Ceremonies are held in and around the Waterfall at various periods. For instance, during the June Solstice (Inti Raymi or Fiesta del Sol, June 21) or New Year’s Day. Many locals meet here on these particular days to take a ceremonial bath. The water in the region gives them strength and chases away evil spirits.
Best Time to Visit
Peguche Waterfall, like Otavalo, is a year-round attraction. The temperature is normally about 18 degrees; the only variable is precipitation.
From June through October, it usually rains the least, however light afternoon showers are not unusual in the region.
To see the waterfall at its finest, though, it is recommended to visit it after a heavy rain or during the rainy season.
How to Get to Peguche Waterfall
There are several ways to go from Otavalo to Peguche waterfall.
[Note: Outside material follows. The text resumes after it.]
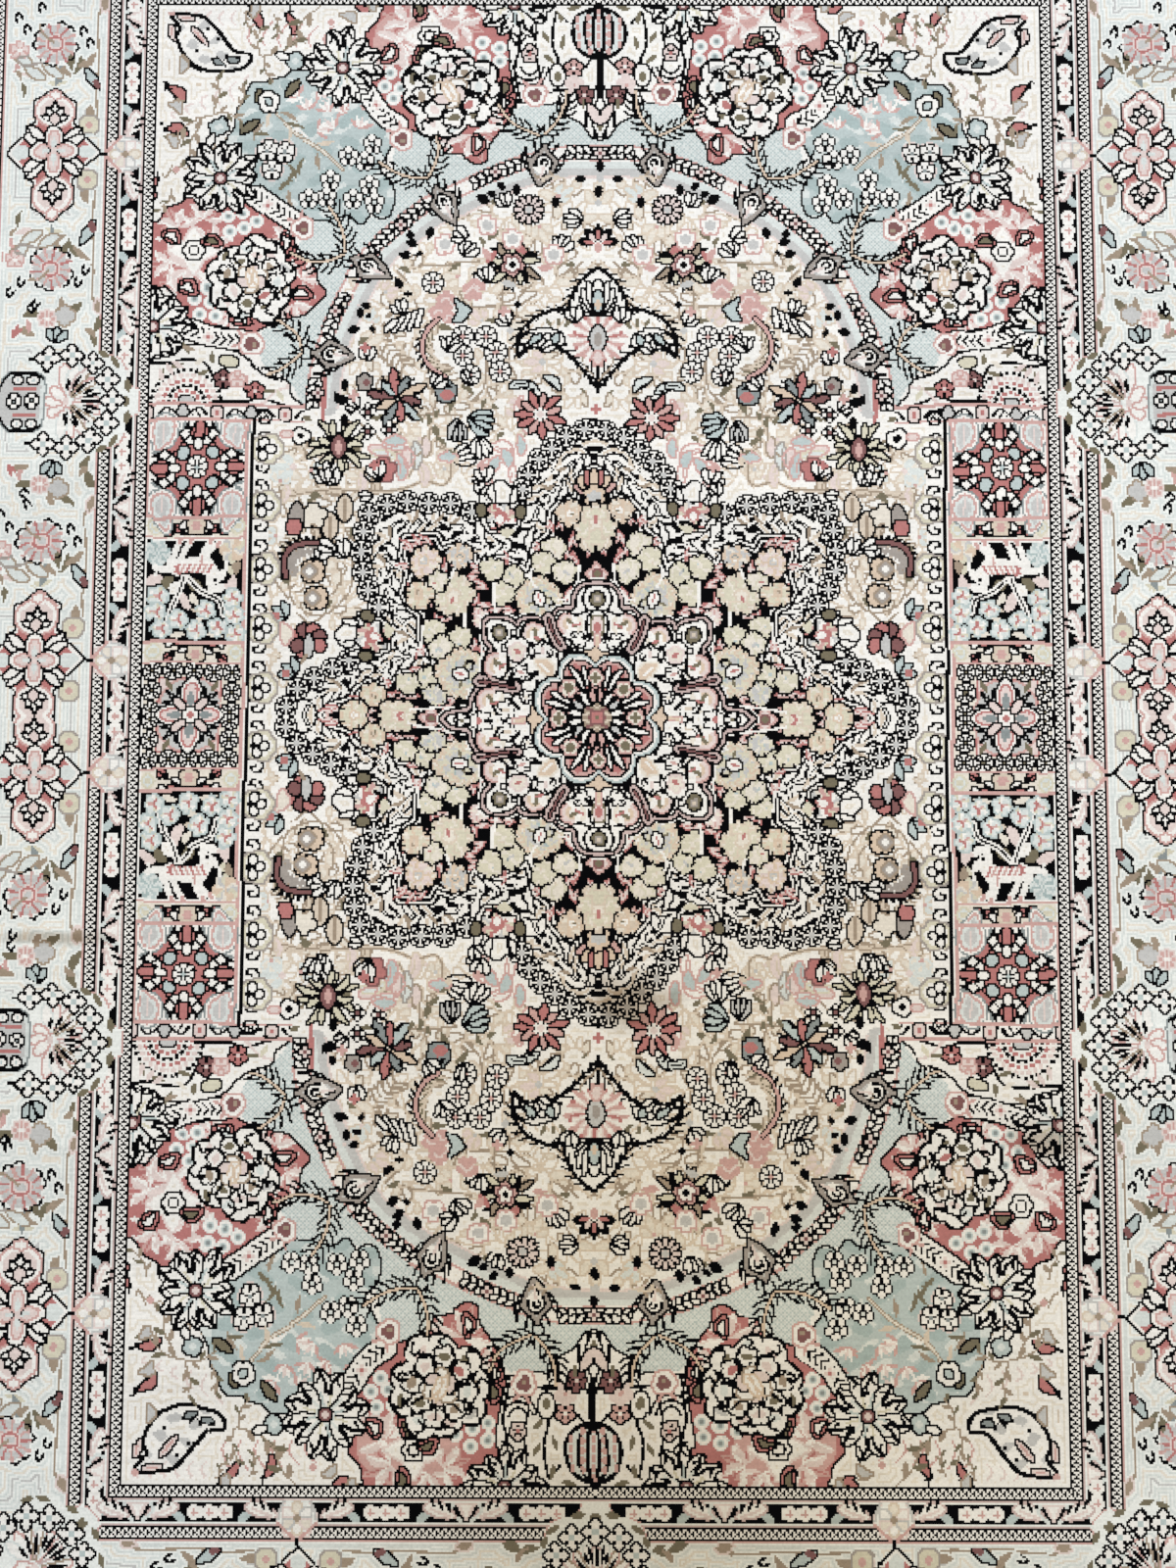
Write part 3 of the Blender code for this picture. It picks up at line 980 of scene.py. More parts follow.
# Stems that join the scrolls.
STEMS = (
    ((8, 300), (14, 296), (20, 302), (18, 310), (30, 300)), ((10, 282), (16, 270), (12, 262), (22, 256)),
    ((36, 270), (40, 260), (36, 246), (44, 240)), ((52, 246), (54, 236), (52, 226)),
    ((56, 232), (74, 232)), ((66, 258), (82, 257), (100, 256)),
    ((62, 208), (60, 198), (62, 184), (70, 176)), ((46, 222), (46, 232), (54, 232)),
    ((74, 168), (92, 169), (110, 168)), ((92, 168), (90, 180), (98, 186)),
    ((112, 240), (110, 226), (114, 214)), ((128, 240), (126, 226), (124, 212), (120, 204)),
    ((10, 244), (14, 252), (8, 258)), ((100, 230), (104, 244), (112, 254)),
    ((118, 150), (128, 162), (140, 166)), ((156, 128), (158, 142), (166, 152)),
    ((120, 128), (150, 127), (176, 122)), ((176, 130), (168, 126), (160, 112)),
    ((136, 88), (138, 70), (150, 58), (166, 62), (170, 78), (162, 88)), ((142, 84), (144, 72), (154, 64)),
    ((150, 58), (158, 52), (166, 58)), ((176, 92), (178, 78), (170, 66)),
)


# Olive blades on the stems: x, y, length and direction.
BLADES = (
    (53, 222, 9, 10), (70, 226, 10, 345), (80, 218, 10, 10), (64, 266, 7, 60), (76, 256, 8, 340),
    (104, 252, 8, 20), (68, 180, 10, 40), (53, 172, 6, 10), (60, 178, 7, 300), (78, 176, 8, 310),
    (84, 152, 8, 30), (94, 162, 8, 80), (50, 158, 6, 330), (120, 167, 8, 0), (128, 213, 8, 320),
    (12, 256, 7, 350), (28, 220, 6, 60), (22, 222, 6, 90), (88, 172, 6, 290), (154, 124, 8, 330),
    (160, 110, 7, 280), (170, 74, 10, 40), (146, 66, 8, 300), (156, 152, 6, 50), (130, 38, 8, 20),
    (122, 52, 9, 0), (6, 181, 5, 50), (116, 64, 6, 100), (172, 90, 7, 60), (64, 244, 6, 100),
    (150, 104, 7, 260), (138, 100, 6, 90), (132, 148, 7, 20), (40, 150, 6, 40), (148, 96, 6, 0),
    (178, 56, 6, 80),
)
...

Because of the town’s vicinity, you may either walk, ride a bus, hire a cab, or even rent a bike for more energetic tourists. It is also possible to take a tour from Quito that includes this waterfall.
Walking to Peguche Waterfall is the most cost-effective option. It is a 3.3-kilometer walk (one way), and you may choose to trek in both directions or take the bus back. If you have plenty of time, you can opt to visit Peguche by walking.
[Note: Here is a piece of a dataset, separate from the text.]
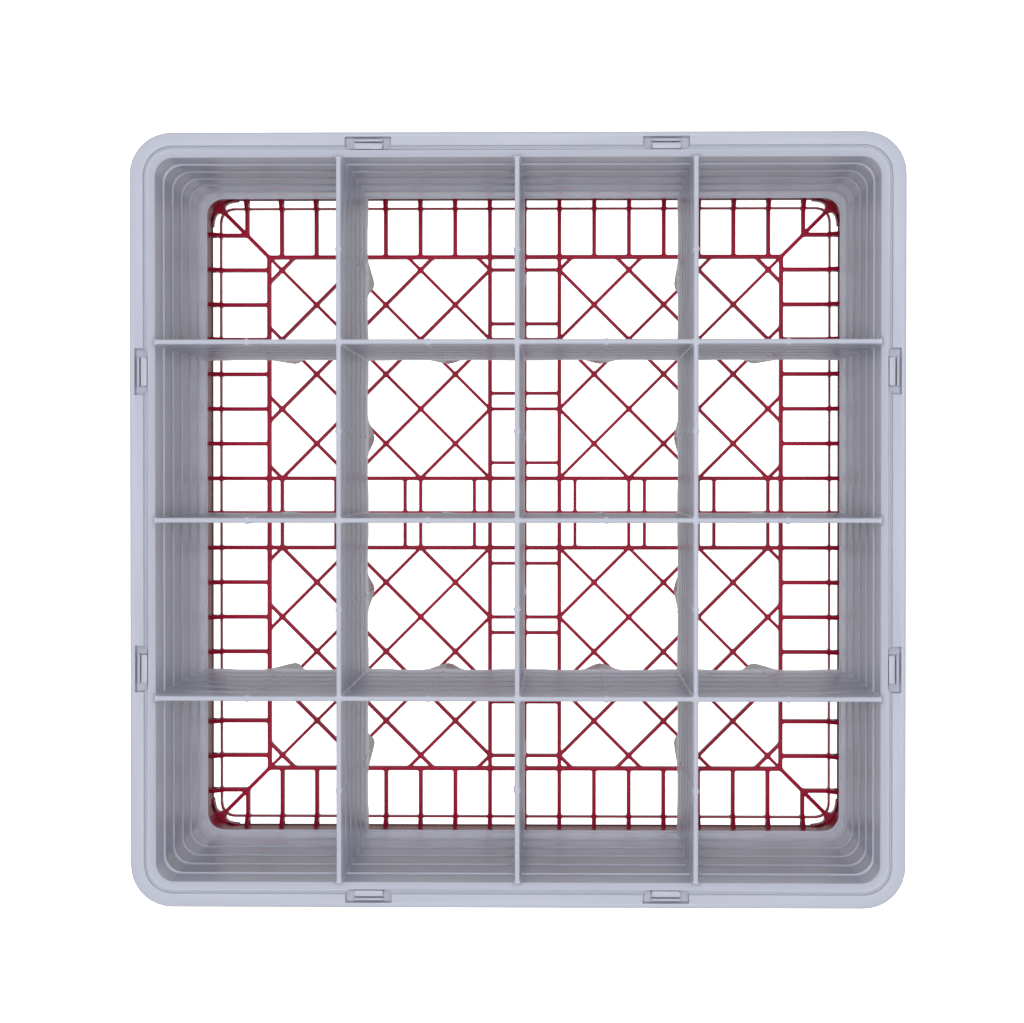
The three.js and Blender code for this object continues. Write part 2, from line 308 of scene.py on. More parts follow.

We took the bus to Peguche Waterfall since we were pressed for time. If you wish to do the same, you can just travel to Otavalo’s bus station and get an Imbaburapac cooperative bus to take you to the entrance.
The simplest method is to ask around for the correct bus.
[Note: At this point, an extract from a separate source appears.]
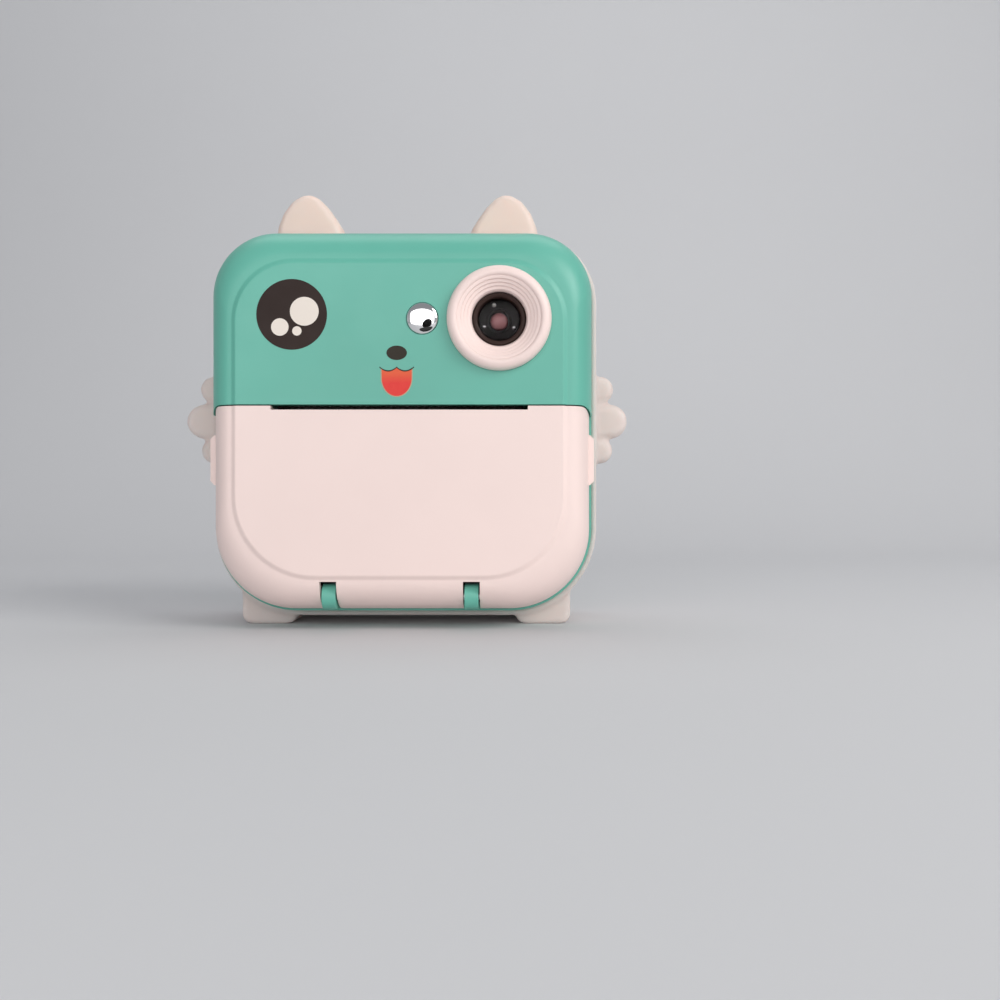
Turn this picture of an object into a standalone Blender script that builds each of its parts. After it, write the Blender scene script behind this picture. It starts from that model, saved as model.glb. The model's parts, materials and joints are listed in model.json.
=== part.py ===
"""Kids' instant-print camera in a silicone case.

World frame: metres, +Z up, the camera looks along -Y and stands on the case's two feet. Dimensions below
are in millimetres, with Z counted from the middle of the square body, and MM turns them into metres.
"""

import math

import bmesh
import bpy
from mathutils import Matrix, Vector

MM = 0.001
CENTRE_Z = 49.0          # height of the body's middle above the surface it stands on
GAP = 0.3                # clearance between pieces that touch
CORNER_STEPS = 6         # segments in each rounded corner
BAND_STEPS = 5           # rings across the rounded front edge
ROUND = 24               # segments round an ordinary turned piece

# Body
HALF = 45.0
TOP_CORNER = 15.0
BOTTOM_CORNER = 19.5
TOP_PLATEAU = 14.0       # corner radii of the raised front face
BOTTOM_PLATEAU = 19.0
FRONT_Y = -22.5
BACK_Y = 23.0
EDGE_Y = -12.0           # where the rounded front edge starts
BAND_X = 6.2             # width of the rounded front edge at the sides
BAND_Z = 7.9             # and at the top and bottom
CREASE = 0.6             # height of the raised front face over the rounded edge
BACK_ROUND = 6.0
WALL = 2.0
SPLIT_Z = 3.4            # lower edge of the front shell
DOOR_TOP_Z = 3.1
DOOR_INSET = 0.6
DOOR_CORNER = 2.5
SLOT_HALF = 29.5
SLOT_FLOOR_Z = 2.2

# Door hinge
HINGE_Y = -17.8
HINGE_Z = -41.0
LUG_X = 16.5
LUG_HALF = 1.6
NOTCH_HALF = 1.95
LUG_R = 3.0
HINGE_PIN_R = 0.8
HINGE_HOLE_R = 1.1

# Paper and printing mechanism
ROLL_Y = -4.5
ROLL_Z = -23.0
ROLL_R = 15.0
ROLL_HALF = 28.5
CORE_R = 6.5
CORE_BORE_R = 5.2
CRADLE_FRONT = -112      # angle where the trough under the roll ends, clear of the open door
PLATEN_Y = -14.0
PLATEN_Z = -2.5
PLATEN_R = 4.0
SHAFT_R = 1.2
BUSH_R = 2.1
MODULE = 0.5
PLATEN_TEETH = 18
IDLER_TEETH = 24
PINION_TEETH = 12
PINION_ANGLE = 45.0
GEAR_X = (31.6, 34.4)
PIVOT_Y = -7.2
PIVOT_Z = 5.2
MOTOR_R = 6.0

# Face and controls
LENS_X = 22.9
LENS_Z = 23.1
MIRROR_X = 5.3
MIRROR_R = 3.6
PAD_Z = -20.0
PAD_REACH = 8.5
BUTTON_R = 2.8
SIDE_BUTTON_X = 20.0
SPEAKER_X = 31.5
SPEAKER_Z = -22.0
SCREW_AT = 34.0

# Case
CASE_WALL = 1.5
CASE_FRONT_Y = -7.0
CASE_BACK_Y = 25.0
WINDOW_HALF = 36.5
EAR_X = 24.5
EAR_TIP_Z = 57.7
FOOT_Z = -49.0

COLOURS = {
    "teal_plastic": ((0.17, 0.56, 0.46), 0.38, 0.0),
    "white_plastic": ((0.87, 0.79, 0.76), 0.42, 0.0),
    "black_plastic": ((0.02, 0.02, 0.02), 0.35, 0.0),
    "silicone": ((0.80, 0.76, 0.74), 0.55, 0.0),
    "chrome": ((0.85, 0.85, 0.86), 0.06, 1.0),
    "steel": ((0.60, 0.61, 0.62), 0.30, 1.0),
    "lens_glass": ((0.10, 0.07, 0.08), 0.04, 0.0),
    "platen_rubber": ((0.05, 0.05, 0.05), 0.70, 0.0),
    "gear_nylon": ((0.80, 0.78, 0.70), 0.45, 0.0),
    "thermal_paper": ((0.90, 0.89, 0.87), 0.80, 0.0),
    "core_plastic": ((0.10, 0.10, 0.11), 0.50, 0.0),
    "circuit_board": ((0.03, 0.20, 0.09), 0.45, 0.0),
    "battery_wrap": ((0.55, 0.57, 0.60), 0.35, 0.0),
    "screen": ((0.01, 0.01, 0.015), 0.10, 0.0),
}


# ---------------------------------------------------------------- scene and objects

def clear_scene():
    for old in list(bpy.data.objects):
        bpy.data.objects.remove(old, do_unlink=True)


def material(slot):
    """A Principled material for one slot, made once."""
    found = bpy.data.materials.get(slot)
    if found:
        return found
    colour, roughness, metallic = COLOURS[slot]
    made = bpy.data.materials.new(slot)
    made.use_nodes = True
    shader = made.node_tree.nodes["Principled BSDF"]
    shader.inputs["Base Color"].default_value = (*colour, 1.0)
    shader.inputs["Roughness"].default_value = roughness
    shader.inputs["Metallic"].default_value = metallic
    return made


def world(x, y, z):
    """A place in metres from millimetres counted from the body's middle."""
    return Vector((x * MM, y * MM, (z + CENTRE_Z) * MM))


def axis_empty(name, x, y, z):
    """An empty on a joint's axis, which carries the pieces that the joint moves."""
    empty = bpy.data.objects.new(name, None)
    empty.location = world(x, y, z)
    empty.empty_display_size = 5 * MM
    bpy.context.scene.collection.objects.link(empty)
    return empty


def place(name, bm, slot, parent=None):
    """A named object from world-space geometry, with its origin on its parent's axis."""
    bmesh.ops.recalc_face_normals(bm, faces=bm.faces)
    mesh = bpy.data.meshes.new(name)
    bm.to_mesh(mesh)
    bm.free()
    obj = bpy.data.objects.new(name, mesh)
    bpy.context.scene.collection.objects.link(obj)
    if parent is not None:
        mesh.transform(Matrix.Translation(-parent.location))
        obj.parent = parent
    if slot:
        mesh.materials.append(material(slot))
        mesh.shade_smooth()
        mesh.set_sharp_from_angle(angle=math.radians(35))
    return obj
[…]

The bus departs from the station every thirty minutes and costs $0.35. The trip would have taken 5 minutes in a vehicle, but because the bus travels through the suburbs and stops frequently, it usually takes fifteen to twenty minutes to reach Peguche Waterfall.
If you want a more private journey, you may alternatively take a cab to Peguche. Depending on where you are coming from, the trip will cost between $2 and $3. It is still a very low cost, especially if you share the trip with others.
Another option to go to Peguche is biking. Several travel businesses in Otavalo offer rent-a-bike services for a few hours or even longer.
There are also tour packages that include a top at Cascada Peguche. You may book a tour if you prefer to visit Peguche as a stop from other Otavalo attractions.
The Peguche waterfall is a free attraction but a donation is greatly appreciated. Visitors often pay $1 in the box, so bring change with you.
If you’re seeking free things to do in Otavalo, Peguche Waterfall is one of the books.
We had to sign our names at the entrance. After that, we were free to roam around. We were aware that the site is accessible 24 hours a day, seven days a week.
The Bosque Protector Cascadas de Peguche features a well-maintained path system that leads to the waterfalls and the higher portion of them, as well as the surrounding hills. The bridges and chalets are in excellent shape all year. The community “Comunidad de Peguche” manages this Protected Forest.
Riding your bike is enjoyable here, especially if you start in the San Pablo del Lago region. All of the trails/bike routes are suitable for riders of all levels of expertise.
Our Hike to Peguche Waterfalls
An Inca-style route brings you to the Waterfall in around 15 minutes from the main gate. Once within the park, remember that the region is significant to indigenous people, and the waterfall is even regarded as a holy and spiritual spot, so please be respectful.
The trip to the waterfall is delightful since the route passes through a well-kept park where you can view the animals and plants, particularly the plentiful eucalyptus trees.
We went to the waterfall first, however, it was feasible to turn around and go farther into the park.
When we arrived at the bridge, we crossed it, and we were rewarded with a breathtaking view of the waterfall. It is possible to come closer, and there is one enormous rock that works well for photographs, but you must understand that you will get wet.
The trail, however, does not end there. You may go up to the left or right of the fall, leading to many viewing places or Miradores. If you want to go higher, you can; just make sure you arrive equipped.
We traveled approximately half the distance and came to a little cave. We removed our shoes and crept through the cave, where we discovered a few more photo chances.
Looking behind at the foot of the waterfall, you’ll notice a tiny town where residents sell food and handicrafts.
We returned to the entrance, but after a while, we turned left and proceeded on a trail that brought us deeper into the park. We even came upon a pool, but it wasn’t particularly warm, so we merely took off our shoes and dipped our toes for a few minutes.
We decided to go outdoors and walk to the bus station after exploring the park a little longer.
Exploring around took us over two hours. Set aside at least one hour of your time if you simply want to see Peguche Waterfall and do not wish to wander around.
Cascadas de Peguche may not be the most famous or well-known sight in Otavalo, but it is certainly worth seeing. We are glad we included this site on our Ecuador itinerary and that our wanderlust led us there.
If you’re staying in Otavalo for a few days, make time to see the Peguche waterfalls and marvel at their natural beauty.